### What to produce
Repeat exactly and only the lines from the line containing "const group = new THREE.Group();" through the line containing "if empty is", both included.

— BEGIN Data lines —

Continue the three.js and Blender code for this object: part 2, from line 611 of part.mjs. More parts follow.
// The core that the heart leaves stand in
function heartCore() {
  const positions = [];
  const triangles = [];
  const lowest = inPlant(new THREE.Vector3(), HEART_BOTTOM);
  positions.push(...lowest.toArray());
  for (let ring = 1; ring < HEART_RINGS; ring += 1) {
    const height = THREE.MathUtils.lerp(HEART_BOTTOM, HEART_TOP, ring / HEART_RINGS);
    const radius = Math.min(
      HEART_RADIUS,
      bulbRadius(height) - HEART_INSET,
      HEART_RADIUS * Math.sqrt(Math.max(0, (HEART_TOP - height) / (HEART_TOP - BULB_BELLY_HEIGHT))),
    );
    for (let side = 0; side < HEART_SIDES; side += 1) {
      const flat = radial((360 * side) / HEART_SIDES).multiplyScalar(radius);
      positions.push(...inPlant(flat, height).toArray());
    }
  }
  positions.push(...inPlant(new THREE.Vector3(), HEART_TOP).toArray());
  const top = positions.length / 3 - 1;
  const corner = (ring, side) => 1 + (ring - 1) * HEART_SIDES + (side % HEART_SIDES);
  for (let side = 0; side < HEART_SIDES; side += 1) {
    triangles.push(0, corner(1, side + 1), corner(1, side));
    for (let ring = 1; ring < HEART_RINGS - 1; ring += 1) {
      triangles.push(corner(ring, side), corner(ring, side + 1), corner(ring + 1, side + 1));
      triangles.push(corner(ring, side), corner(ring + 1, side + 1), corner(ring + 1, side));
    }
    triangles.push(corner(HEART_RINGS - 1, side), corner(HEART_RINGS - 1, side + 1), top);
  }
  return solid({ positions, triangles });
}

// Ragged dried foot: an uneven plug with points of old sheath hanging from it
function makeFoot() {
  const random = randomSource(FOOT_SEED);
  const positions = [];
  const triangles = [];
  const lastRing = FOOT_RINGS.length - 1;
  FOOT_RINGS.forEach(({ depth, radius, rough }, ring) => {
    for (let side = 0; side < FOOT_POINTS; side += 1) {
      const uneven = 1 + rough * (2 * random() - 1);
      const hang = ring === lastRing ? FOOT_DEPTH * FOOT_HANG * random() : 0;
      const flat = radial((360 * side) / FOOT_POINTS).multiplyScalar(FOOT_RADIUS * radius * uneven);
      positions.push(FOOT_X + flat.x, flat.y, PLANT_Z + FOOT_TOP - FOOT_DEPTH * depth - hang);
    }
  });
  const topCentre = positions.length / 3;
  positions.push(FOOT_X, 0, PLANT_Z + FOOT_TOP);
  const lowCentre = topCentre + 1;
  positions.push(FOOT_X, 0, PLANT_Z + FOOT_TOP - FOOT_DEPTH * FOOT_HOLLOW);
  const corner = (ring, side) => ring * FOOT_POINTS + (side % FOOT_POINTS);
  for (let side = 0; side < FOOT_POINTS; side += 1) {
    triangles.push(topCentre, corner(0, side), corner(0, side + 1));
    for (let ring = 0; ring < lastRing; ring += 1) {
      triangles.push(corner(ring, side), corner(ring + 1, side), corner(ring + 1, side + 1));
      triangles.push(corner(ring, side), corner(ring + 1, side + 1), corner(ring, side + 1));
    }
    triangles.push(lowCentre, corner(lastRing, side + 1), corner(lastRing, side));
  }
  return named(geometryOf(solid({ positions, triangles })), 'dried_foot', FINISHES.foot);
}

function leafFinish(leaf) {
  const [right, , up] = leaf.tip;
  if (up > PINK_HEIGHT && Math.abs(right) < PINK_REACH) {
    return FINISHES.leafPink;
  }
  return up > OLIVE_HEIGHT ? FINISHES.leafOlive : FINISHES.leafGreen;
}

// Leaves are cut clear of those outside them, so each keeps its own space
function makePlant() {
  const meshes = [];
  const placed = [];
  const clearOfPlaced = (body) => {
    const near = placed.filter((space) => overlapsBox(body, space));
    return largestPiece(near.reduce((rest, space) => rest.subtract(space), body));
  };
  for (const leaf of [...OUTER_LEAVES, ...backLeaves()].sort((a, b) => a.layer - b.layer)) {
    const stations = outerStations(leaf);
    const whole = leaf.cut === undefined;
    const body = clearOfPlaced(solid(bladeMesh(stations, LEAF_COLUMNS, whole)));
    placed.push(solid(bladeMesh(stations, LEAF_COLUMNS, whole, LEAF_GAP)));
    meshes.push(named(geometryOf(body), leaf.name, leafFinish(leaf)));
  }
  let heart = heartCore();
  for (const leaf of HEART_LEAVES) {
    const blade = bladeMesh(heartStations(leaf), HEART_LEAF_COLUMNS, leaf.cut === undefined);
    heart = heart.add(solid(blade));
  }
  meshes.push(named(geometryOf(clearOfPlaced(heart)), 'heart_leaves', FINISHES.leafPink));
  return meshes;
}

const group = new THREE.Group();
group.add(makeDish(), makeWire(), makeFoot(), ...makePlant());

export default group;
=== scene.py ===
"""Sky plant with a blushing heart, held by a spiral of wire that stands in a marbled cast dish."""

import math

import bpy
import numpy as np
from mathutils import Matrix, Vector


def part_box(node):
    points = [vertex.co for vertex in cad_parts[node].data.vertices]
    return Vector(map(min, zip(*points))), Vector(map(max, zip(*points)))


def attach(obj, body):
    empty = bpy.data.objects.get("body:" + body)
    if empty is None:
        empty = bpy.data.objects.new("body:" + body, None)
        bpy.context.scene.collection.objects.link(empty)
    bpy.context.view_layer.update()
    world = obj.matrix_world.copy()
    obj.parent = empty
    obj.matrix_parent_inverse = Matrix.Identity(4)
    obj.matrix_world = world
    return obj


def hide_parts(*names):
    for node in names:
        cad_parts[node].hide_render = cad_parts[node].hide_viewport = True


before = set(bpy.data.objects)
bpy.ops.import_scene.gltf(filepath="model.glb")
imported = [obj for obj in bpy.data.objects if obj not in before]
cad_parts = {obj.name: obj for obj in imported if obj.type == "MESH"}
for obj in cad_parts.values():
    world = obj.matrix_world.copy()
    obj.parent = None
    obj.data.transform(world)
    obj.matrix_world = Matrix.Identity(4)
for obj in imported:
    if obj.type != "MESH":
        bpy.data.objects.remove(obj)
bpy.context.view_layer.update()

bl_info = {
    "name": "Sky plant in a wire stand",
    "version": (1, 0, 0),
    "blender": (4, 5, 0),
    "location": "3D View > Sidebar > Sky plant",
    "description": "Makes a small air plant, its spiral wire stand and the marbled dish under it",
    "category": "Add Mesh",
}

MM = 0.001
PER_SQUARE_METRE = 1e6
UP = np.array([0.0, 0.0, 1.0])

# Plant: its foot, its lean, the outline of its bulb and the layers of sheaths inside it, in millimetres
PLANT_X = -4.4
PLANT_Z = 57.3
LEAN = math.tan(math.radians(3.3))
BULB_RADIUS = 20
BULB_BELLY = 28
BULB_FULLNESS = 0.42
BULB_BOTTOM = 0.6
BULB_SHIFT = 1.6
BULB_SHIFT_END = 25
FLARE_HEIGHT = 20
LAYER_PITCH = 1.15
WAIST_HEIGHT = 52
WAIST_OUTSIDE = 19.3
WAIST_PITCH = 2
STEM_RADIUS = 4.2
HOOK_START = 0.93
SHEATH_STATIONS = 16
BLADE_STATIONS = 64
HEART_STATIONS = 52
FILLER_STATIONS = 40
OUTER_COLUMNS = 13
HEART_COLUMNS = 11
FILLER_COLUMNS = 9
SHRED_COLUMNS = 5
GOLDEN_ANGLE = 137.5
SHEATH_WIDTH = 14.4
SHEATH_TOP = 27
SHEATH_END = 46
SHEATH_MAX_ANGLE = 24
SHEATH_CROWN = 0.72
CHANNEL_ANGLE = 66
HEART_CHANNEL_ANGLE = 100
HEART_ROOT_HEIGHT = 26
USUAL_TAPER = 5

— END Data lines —

### Answer in full
const group = new THREE.Group();
group.add(makeDish(), makeWire(), makeFoot(), ...makePlant());

export default group;
=== scene.py ===
"""Sky plant with a blushing heart, held by a spiral of wire that stands in a marbled cast dish."""

import math

import bpy
import numpy as np
from mathutils import Matrix, Vector


def part_box(node):
    points = [vertex.co for vertex in cad_parts[node].data.vertices]
    return Vector(map(min, zip(*points))), Vector(map(max, zip(*points)))


def attach(obj, body):
    empty = bpy.data.objects.get("body:" + body)
    if empty is None:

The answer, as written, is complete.